Intuition tells me that it's wrong to base everything you know on something that, despite all the calculations and matching results, might still be wrong in something.
Oh, yes. It's not about special relativity being the absolute truth. It's probably wrong, or at least incomplete, or a limiting case, as relativity and quantum mechanics have yet to be married without trouble. Much as Newtonian physics was a limiting case of relativistic physics (for the limits mass and velocity to zero). The point is that special relativity is the best theory there currently is to explain certain known phenomena. And you don't seem to have a good alternative either (yet?). Which doesn't mean there doesn't exist one.

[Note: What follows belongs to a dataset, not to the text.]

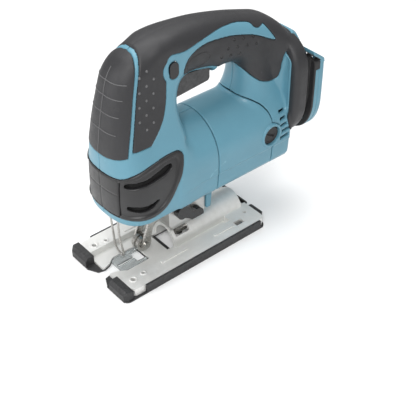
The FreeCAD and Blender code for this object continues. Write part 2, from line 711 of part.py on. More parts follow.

Science is not about finding true descriptions of reality, it's about finding better (more complete, simpler) descriptions than whatever currently exists.
What is surprising is that you seem to think that you can up with a better explanation just like that, all while you apparently haven't really tried to understand the explanation that already exists.
These things are complicated. The world is complicated. Things are difficult. You probably wouldn't just sit down and think, hey!, I will compose a better symphony than Beethoven! I will design a better space ship than NASA!
But to come up with a better theory of the universe? No problemo!
Well in America we don't trust scientists, much less think about how many of them have been thinking about things for how long. There's only like fifty of them and half are probably on drugs or evil buttholes torturing animals in a basement, right?